My best preparation for Lent is the super bowl.  After all, the super bowl is ultimately a game of football.  But increasingly, the football game is sort of a side show, a post script, to the ads, the halftime show, the parties, the food, the blogs about the ads, the blogs about the halftime show, the 3 day pregame show on TV with all the heart wrenching stories, and back stories, and human interest stories, the post-game show, the parade, and of course, the finger.

Really?  It’s as if the teams are incidental.  The game is lost in the billion dollar carnival.  Those of us who genuinely enjoy pass patterns and blocking schemes would much rather watch a good high school or Division II college game in October because their pursuits are closer to the real deal.   The super bowl reminds me of how easily we’re distracted from the game.

This winter, the evangelical world has felt a bit like the super bowl.  Saturated with glamor, hot shots, pot shots, back stories, in-fighting, trash talking, and uber-advertising (you should see my senior pastor “inbox”), I’m sick of it all — and praying about how to meet Jesus in the wilderness for forty days as a way of purging my soul from all that causes unbelievers to post the bumper sticker:  “Jesus save me – from your followers”

I’ll be writing throughout Lent – from my encounters with Christ in creation, and the Bible, and people.  I won’t be writing about church politics, or American politics, or hot controversial topics like sexual ethics, gay marriage, global warming, church growth, the glories or evils of Neo-Calvinism, or any other conversation generating topic.  For Lent, I’m fasting from writing about anything other Christ: where I’m meeting Him and what He’s teaching me.

But I’m taking a break from both theological, political, controversy and church leadership topics, so that, after Easter, I’ll be able to engage again with a less cynical and jaded spirit.   I want to have some good conversations about gay marriage, presidential politics, sexual ethics, church health, consumerism in Christianity, and hope to write about these things throughout the spring.  But not now.  I’m heading, metaphorically, to the desert with Jesus.  I encourage you to do the same thing… or something similar.

 

About Richard Dahlstrom

As Pastor of Bethany Community Church in Seattle, Richard teaches with vision of "making the invisible God visible" by calling people to acts of service and blessing. It's working, as a wilderness ministry, homeless shelter, and community meals that serve those living on the margins are all pieces of Bethany's life. "We're being the presence of Christ" he says, "and inviting everyone to join the adventure." Many have, making Bethany one of the fastest growing churches in America in 2009 according to Outreach Magazine.

  • erika

    these are great points because i think some Christians – myself included- find it easier to blame the church for everything–including our own sin.

    It’s harder to turn to Jesus and see and work through our own failings, but it’s something we need to do.

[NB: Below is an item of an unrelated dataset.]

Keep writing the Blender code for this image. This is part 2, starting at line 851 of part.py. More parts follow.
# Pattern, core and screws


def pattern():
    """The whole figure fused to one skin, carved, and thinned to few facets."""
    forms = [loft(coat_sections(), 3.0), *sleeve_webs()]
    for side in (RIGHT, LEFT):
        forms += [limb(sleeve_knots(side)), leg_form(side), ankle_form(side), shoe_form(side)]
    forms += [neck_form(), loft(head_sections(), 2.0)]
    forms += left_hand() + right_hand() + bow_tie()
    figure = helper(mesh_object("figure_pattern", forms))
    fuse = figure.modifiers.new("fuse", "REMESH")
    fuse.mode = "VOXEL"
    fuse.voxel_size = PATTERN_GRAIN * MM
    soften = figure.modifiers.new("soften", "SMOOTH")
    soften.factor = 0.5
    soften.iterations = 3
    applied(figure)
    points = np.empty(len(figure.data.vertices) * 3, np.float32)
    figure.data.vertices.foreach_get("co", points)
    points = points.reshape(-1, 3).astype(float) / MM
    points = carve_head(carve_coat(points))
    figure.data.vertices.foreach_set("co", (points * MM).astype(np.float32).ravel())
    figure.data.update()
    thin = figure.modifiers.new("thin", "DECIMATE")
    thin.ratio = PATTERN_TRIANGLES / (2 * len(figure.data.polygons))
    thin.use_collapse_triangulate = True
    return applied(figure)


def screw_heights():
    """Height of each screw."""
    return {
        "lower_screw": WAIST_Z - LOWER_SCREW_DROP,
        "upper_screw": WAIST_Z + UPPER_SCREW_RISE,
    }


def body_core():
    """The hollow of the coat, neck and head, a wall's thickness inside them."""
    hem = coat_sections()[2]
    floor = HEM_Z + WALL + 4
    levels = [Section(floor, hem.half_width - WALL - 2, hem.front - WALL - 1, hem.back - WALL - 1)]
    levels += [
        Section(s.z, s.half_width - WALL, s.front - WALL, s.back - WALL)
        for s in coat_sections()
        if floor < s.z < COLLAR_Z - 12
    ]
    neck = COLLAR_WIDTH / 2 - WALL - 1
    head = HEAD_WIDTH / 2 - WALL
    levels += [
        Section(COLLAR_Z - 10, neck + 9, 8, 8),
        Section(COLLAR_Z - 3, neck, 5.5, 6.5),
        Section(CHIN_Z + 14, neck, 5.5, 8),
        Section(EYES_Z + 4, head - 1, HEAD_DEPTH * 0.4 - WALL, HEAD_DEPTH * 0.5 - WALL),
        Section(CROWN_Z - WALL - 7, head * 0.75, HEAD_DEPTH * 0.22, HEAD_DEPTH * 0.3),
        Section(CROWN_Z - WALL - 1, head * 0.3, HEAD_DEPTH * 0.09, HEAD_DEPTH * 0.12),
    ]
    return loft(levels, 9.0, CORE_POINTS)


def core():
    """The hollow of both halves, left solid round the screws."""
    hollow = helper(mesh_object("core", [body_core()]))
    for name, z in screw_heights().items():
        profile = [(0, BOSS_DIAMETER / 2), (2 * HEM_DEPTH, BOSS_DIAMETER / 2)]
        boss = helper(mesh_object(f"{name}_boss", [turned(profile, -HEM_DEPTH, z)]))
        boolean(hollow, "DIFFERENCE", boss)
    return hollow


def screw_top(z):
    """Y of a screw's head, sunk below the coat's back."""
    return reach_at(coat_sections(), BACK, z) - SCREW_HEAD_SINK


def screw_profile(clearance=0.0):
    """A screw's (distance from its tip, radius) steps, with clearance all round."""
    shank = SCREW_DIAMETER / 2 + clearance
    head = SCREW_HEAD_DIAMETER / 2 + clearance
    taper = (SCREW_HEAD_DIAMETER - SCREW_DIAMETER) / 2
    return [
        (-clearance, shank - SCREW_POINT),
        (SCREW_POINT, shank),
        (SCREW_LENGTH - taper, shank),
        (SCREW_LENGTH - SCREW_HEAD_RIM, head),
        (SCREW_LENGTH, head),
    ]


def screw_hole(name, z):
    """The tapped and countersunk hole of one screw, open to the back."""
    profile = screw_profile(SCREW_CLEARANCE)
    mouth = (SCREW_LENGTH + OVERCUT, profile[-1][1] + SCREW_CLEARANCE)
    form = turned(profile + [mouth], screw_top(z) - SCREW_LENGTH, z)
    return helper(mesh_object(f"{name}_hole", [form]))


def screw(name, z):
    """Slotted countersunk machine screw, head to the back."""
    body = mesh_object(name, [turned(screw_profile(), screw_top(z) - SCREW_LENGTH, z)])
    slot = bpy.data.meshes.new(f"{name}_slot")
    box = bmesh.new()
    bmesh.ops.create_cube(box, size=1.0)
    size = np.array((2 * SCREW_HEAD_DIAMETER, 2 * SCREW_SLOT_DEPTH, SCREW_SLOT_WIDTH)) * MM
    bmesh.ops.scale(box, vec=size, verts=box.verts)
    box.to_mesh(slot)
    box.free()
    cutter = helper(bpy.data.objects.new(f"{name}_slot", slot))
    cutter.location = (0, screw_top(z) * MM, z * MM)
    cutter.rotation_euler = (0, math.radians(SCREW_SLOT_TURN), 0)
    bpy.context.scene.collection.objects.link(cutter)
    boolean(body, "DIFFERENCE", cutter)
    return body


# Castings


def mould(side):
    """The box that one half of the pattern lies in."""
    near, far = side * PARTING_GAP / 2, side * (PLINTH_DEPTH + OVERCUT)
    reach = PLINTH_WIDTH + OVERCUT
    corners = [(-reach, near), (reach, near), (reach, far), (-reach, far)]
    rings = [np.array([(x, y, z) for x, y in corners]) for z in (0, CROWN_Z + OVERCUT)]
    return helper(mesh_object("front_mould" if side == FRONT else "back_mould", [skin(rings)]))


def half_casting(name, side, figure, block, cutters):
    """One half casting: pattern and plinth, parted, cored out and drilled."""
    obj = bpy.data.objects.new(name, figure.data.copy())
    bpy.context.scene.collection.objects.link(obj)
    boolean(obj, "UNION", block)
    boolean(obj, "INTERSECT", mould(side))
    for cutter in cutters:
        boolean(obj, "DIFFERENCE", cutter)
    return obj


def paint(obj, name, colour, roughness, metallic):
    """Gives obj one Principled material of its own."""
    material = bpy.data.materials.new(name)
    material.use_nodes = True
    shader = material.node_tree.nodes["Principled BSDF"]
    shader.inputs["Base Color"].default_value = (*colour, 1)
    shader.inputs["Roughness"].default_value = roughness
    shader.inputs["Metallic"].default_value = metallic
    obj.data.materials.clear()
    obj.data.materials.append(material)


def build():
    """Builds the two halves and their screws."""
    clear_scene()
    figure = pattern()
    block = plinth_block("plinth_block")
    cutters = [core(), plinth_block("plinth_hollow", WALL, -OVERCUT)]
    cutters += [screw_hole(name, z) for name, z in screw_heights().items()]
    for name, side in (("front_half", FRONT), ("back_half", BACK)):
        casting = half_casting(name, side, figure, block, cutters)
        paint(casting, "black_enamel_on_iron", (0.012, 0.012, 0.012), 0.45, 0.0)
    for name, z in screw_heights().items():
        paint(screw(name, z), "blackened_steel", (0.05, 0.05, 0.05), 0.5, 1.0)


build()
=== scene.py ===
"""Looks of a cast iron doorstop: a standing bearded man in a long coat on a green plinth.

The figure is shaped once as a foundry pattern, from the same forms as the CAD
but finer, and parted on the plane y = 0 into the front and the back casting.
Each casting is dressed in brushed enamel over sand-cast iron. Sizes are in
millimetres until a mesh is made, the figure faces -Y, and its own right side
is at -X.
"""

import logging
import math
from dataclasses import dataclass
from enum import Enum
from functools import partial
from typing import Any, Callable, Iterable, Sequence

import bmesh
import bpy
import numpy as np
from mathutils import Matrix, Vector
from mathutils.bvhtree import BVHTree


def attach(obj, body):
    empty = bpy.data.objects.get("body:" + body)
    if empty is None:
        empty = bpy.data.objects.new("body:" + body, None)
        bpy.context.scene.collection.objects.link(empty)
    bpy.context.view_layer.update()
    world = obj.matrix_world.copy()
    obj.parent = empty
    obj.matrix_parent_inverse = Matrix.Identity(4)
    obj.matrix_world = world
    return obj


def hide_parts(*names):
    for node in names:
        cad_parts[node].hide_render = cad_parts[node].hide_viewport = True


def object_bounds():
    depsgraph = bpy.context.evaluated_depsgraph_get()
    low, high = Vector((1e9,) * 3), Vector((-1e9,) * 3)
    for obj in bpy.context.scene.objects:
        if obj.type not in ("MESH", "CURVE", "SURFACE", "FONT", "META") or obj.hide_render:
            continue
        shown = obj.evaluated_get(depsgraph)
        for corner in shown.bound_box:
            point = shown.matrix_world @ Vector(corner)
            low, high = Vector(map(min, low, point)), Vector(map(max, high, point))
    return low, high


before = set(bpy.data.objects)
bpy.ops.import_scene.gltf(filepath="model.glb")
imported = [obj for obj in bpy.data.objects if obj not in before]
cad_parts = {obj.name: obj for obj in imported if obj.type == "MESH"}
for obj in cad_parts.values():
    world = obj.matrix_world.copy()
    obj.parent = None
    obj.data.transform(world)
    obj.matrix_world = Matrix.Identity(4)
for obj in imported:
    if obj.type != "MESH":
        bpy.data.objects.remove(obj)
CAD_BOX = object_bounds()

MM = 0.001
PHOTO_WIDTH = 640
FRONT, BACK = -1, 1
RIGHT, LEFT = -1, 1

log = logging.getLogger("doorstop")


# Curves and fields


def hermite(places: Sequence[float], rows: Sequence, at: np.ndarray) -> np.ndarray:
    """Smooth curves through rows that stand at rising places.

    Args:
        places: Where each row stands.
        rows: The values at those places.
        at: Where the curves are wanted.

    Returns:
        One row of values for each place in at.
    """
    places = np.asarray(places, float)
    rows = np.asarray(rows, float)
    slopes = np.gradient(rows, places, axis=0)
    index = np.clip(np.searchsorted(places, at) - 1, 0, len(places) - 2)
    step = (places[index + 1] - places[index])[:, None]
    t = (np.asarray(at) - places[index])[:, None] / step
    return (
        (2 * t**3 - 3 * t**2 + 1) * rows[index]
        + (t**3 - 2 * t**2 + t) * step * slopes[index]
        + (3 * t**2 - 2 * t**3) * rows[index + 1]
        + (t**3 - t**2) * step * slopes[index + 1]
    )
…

  • http://orchardcommunity.blogspot.com Keith Seckel

    Sadly, it is not only unbelievers who post that bumper sticker “Jesus save me — from your followers”. I feel the same way sometimes!

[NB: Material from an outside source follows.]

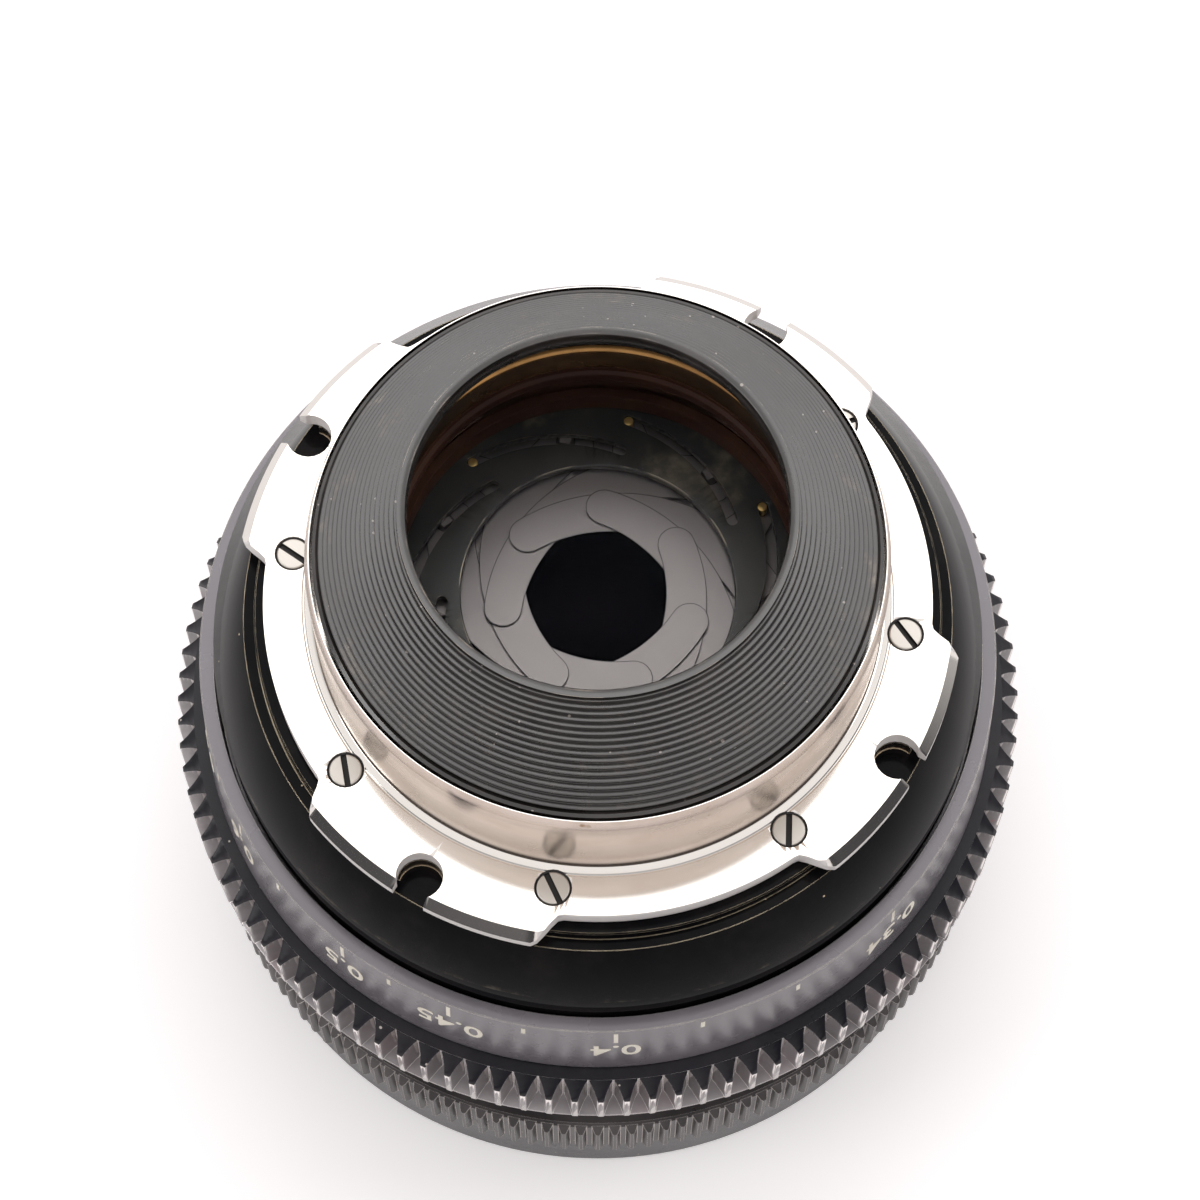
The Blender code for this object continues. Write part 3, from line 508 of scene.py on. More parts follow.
class Effects:
    """Builds each shared effect's node group on its first use."""

    @staticmethod
    def group(effect: Effect) -> bpy.types.NodeTree:
        """The effect's node group.

        Args:
            effect: Which effect.

        Returns:
            The group, built once.
        """
        found = bpy.data.node_groups.get(effect.value)
        if found:
            return found
        tree = bpy.data.node_groups.new(effect.value, "ShaderNodeTree")
        builders: dict[Effect, Callable[[Sheet], None]] = {
            Effect.TURNING: Effects._turning,
            Effect.WEAR: Effects._wear,
            Effect.DUST: Effects._dust,
            Effect.STAIN: Effects._stain,
        }
        builders[effect](Sheet(tree))
        return tree

    @staticmethod
    def _sockets(sheet: Sheet, inputs: dict[str, float], outputs: Iterable[str]) -> tuple:
        """Makes a group's named sockets.

        Args:
            sheet: The group's tree.
            inputs: Input names with their default values.
            outputs: Output names.

        Returns:
            The sockets inside the group: what it is given and what it returns.
        """
        face = sheet.tree.interface
        for name, value in inputs.items():
            socket = face.new_socket(name, in_out="INPUT", socket_type="NodeSocketFloat")
            socket.default_value = value
        for name in outputs:
            face.new_socket(name, in_out="OUTPUT", socket_type="NodeSocketFloat")
        entry = sheet.tree.nodes.new("NodeGroupInput")
        leave = sheet.tree.nodes.new("NodeGroupOutput")
        return entry.outputs, leave.inputs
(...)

  • http://www.stuffofwonder.com Bo

    Here, here, Richard.

    I’m excited to be starting a new job at a new church right as Lent comes calling. What better reminder of the depth of devotion to call a community of believers to – a quiet, reflective journey into the wilderness rather than some showy, bombastic program launch. May your writings this season be a blessing to us all. Peace.

  • http://theelvesareheadingwest.blogspot.com/ Eric

    Thanks for yet another thoughtful post, Richard

    I echo many of these sentiments
    Watching form afar (New Zealand) it Does seem that American blogs in particular seem to be places of less than gracious encounters between brothers ans sisters in Christ, but that MAY WELL be blindness to my own faults and failings :)

    I think in a sense that retreat to the Essence of faith – the LIFE of Christ is the way we must all pass if we are to find our true unity once more

    I think the counsel of old from both the Scriptures and the Church fathers on being slow to speak is very much ignored nowadays and of course the internet / blogosphere etc. just tempts those of us prone to go on and on :)

    So I’ll stop
    Praying for your ‘Retreat’

    Grace and Peace to you

  • sarah

    Thought you might be interested in reading a brief follow-up article on the young man who posted the Jesus/Religion video–he seems like a humble individual open to constructive criticism and feedback on his message:

    http://thegospelcoalition.org/blogs/kevindeyoung/2012/01/14/following-up-on-the-jesusreligion-video/

  • ryan

    richard i love your blog, continue continue!

  • david

    in regards to your point about christianity ending slavery – there are more slaves today than at any time in history. it’s not over. and unfortunately even the books of timothy and luke condone slavery. so i can’t agree with you on that point.

    also to your point of christianity fanning the flames of the renaissance. sure, the catholic church did fund much of the art and built great cathedrals – paid for with indulgences (those were fun) – which of course martin luther then wrote the 95 thesis about. so religion was a big part of the renaissance, but it was also changing a lot during that time. science was also a major part of it – and as you know the catholic church had major problems with that, even putting galileo under house arrest and banning his works.

    i’m very interested in your views on gay marriage.

  • Graham

    With regard to the Jesus/Religion video: Doesn’t Boenhoffer talk about “religionless Christianity” alot?

  • Sarah

    I love the thoughts here, but I have a question. It seems as though in the communication of frustration with the pot shots that different churches or religious organizations or individuals will take at each other, we may have just taken one at this young man and his spoken word ministry. Am I interpreting your thoughts incorrectly? He even mentions in the video that he loves church, but hates religion. I thought that lined up with your post quite nicely.